Exact Rheology of Uniform Shear Flow in a Gas of Inelastic and Rough Maxwell Particles

Abstract

We investigate the steady uniform shear flow of a granular gas composed of inelastic and rough Maxwell particles. Exploiting the mean-field character of the model, we derive exact expressions for the collisional production rates of the second-degree moments and obtain a closed nonlinear solution for the stress and spin-spin tensors. The rotational-to-translational temperature ratio and the proportionality between the spin-spin and stress tensors are shown to be independent of the coefficient of normal restitution and determined solely by roughness and moment of inertia. The reduced normal stresses, shear stress, and shear rate are obtained explicitly in terms of two effective parameters generalizing the cooling and stress relaxation rates of the smooth model. From these results we derive exact expressions for the non-Newtonian shear viscosity, the first viscometric function, and the friction coefficient. The dependence of the rheological properties on the normal and tangential restitution coefficients is analyzed in detail, revealing strong non-Newtonian behavior and nonmonotonic effects of roughness.
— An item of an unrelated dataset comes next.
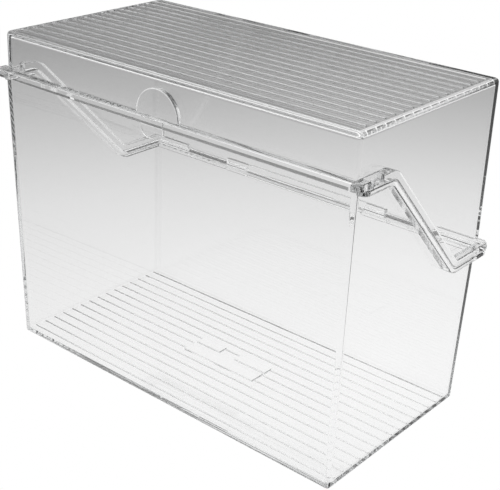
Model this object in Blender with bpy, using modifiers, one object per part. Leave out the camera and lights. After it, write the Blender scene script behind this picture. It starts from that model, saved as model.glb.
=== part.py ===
"""A clear moulded card file box: a bin and a hinged lid that meet on a Z-shaped rim.

The rim is high at the front and low at the back. The hinge lies at half the height, so the lid folds
right over and stands on its top behind the bin. Metres, +Z up, front towards -Y. The origin is the
middle of the bin's underside.
"""

import math

import bmesh
import bpy
from mathutils import Matrix, Vector

MM = 0.001

# Outside of the closed box at its widest, without the rim's flange.
LENGTH = 160 * MM
DEPTH = 83 * MM
HEIGHT = 127 * MM
WALL = 1.8 * MM
FLOOR = 2.0 * MM
DRAFT = math.radians(0.65)  # all walls lean in, away from the rim
LEAN = math.tan(DRAFT)
EDGE_RADIUS = 1.5 * MM
INNER_RADIUS = 0.8 * MM

# The rim seen from the side: a short level leg, a slope down to the back, and a short level leg.
FRONT_RIM_Z = 109.6 * MM
REAR_RIM_Z = 63.9 * MM
SLOPE_FRONT_Y = -25.5 * MM
SLOPE_REAR_Y = 19.6 * MM
BEND_RADIUS = 5.0 * MM
BEND_STEPS = 6
FLANGE = 3.0 * MM  # how far the rim stands out of the walls
REAR_FLANGE = 1.9 * MM
LID_BAND = 3.0 * MM
BIN_BAND = 2.0 * MM
SEAM = 0.3 * MM  # gap between lid and bin
RIM_CORNER_RADIUS = 2.8 * MM
RIM_ROUND = 0.45 * MM  # moulded rounding of the rim's and the thumb lip's edges
SMALL_ROUND = 0.25 * MM  # the same on knuckles, teeth and pads
ROUND_SEGMENTS = 3
SHARP_ANGLE = math.radians(50)
OVERLAP = 1.0 * MM  # how deep a joined shape reaches into the wall that carries it

# Ribs across the lid's top and the bin's floor.
RIB_COUNT = 15
RIB_PITCH = 5.0 * MM
RIB_WIDTH = 0.9 * MM
RIB_HEIGHT = 0.4 * MM
RIB_ROUND = 0.32 * MM
LID_RIB_HALF_LENGTH = 77.0 * MM
FLOOR_RIB_HALF_LENGTH = 76.4 * MM
PAD_HEIGHT = 0.6 * MM  # three blank pads in the middle of the floor, each as (left, right, front, back)
PADS = (
    (-18.0 * MM, 18.0 * MM, -6.6 * MM, 0.3 * MM),
    (-18.0 * MM, -5.5 * MM, 1.1 * MM, 5.7 * MM),
    (2.2 * MM, 18.0 * MM, 1.1 * MM, 5.7 * MM),
)

# Two hinges: the bin's knuckle carries a pin, and a lid knuckle turns on each end of it.
KNUCKLE_RADIUS = 1.75 * MM
HINGE_Y = DEPTH / 2 + KNUCKLE_RADIUS + 0.35 * MM
HINGE_Z = HEIGHT / 2
BIN_KNUCKLE = (39.3 * MM, 61.0 * MM)
LID_KNUCKLES = ((28.8 * MM, 38.8 * MM), (61.5 * MM, 81.5 * MM))
KNUCKLE_GAP = 0.5 * MM
PIN_RADIUS = 0.8 * MM
BORE_RADIUS = 0.95 * MM
PIN_SPAN = (29.2 * MM, 77.0 * MM)
ROUND_STEPS = 24

# Thumb lip at the middle of the front. Its inside clears the bin as the lid swings.
BOSS_RADIUS = 9.8 * MM
BOSS_Z = FRONT_RIM_Z + LID_BAND
BOSS_HEIGHT = 1.0 * MM
TAB_WIDTH = 10.4 * MM
TAB_OUTER_Y = -DEPTH / 2 - 3.3 * MM
TAB_THICKNESS = 1.2 * MM
TAB_DROP = 3.9 * MM
TAB_CORNER = 3.4 * MM

# Side catches: a tooth on the bin's rim stands in a notch of the lid's rim.
CATCH_Y = -35.4 * MM
TOOTH_LENGTH = 3.0 * MM
TOOTH_HEIGHT = 2.2 * MM
NOTCH_LENGTH = 7.2 * MM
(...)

The results reduce, in the appropriate limits, to those of the inelastic Maxwell model for smooth particles and to the Pidduck gas in the elastic perfectly rough case.

Figures (3)

• Figure 1: Rotational-to-translational temperature ratio $\theta=T_r/T_t$ and proportionality factor $\lambda$ relating the spin-spin tensor to the stress tensor, $\Omega_{ij}^*=-\lambda \Pi_{ij}^*$, as functions of the tangential restitution coefficient $\beta$ for $\kappa=\frac{2}{5}$.
• Figure 2: Top panels: reduced normal stress $\Pi_{xx}^*$ (a), reduced shear stress $-\Pi_{xy}^*$ (b), and reduced shear rate $\dot{\gamma}^*$ (c) as functions of the normal restitution coefficient $\alpha$ and the tangential restitution coefficient $\beta$ for $\kappa=\frac{2}{5}$. The displayed planar surfaces correspond to $\alpha=0.4$, $0.6$, $0.8$, and $1$. Bottom panels (d--f): corresponding cross-sections at fixed $\alpha$.
• Figure 3: Top panels: reduced shear viscosity $\eta^*$ (a), first viscometric function $\Psi_{1}$ (b), and friction coefficient $\mu$ (c) as functions of the normal restitution coefficient $\alpha$ and the tangential restitution coefficient $\beta$ for $\kappa=\frac{2}{5}$. The displayed planar surfaces correspond to $\alpha=0.4$, $0.6$, $0.8$, and $1$. Bottom panels (d--f): corresponding cross-sections at fixed $\alpha$.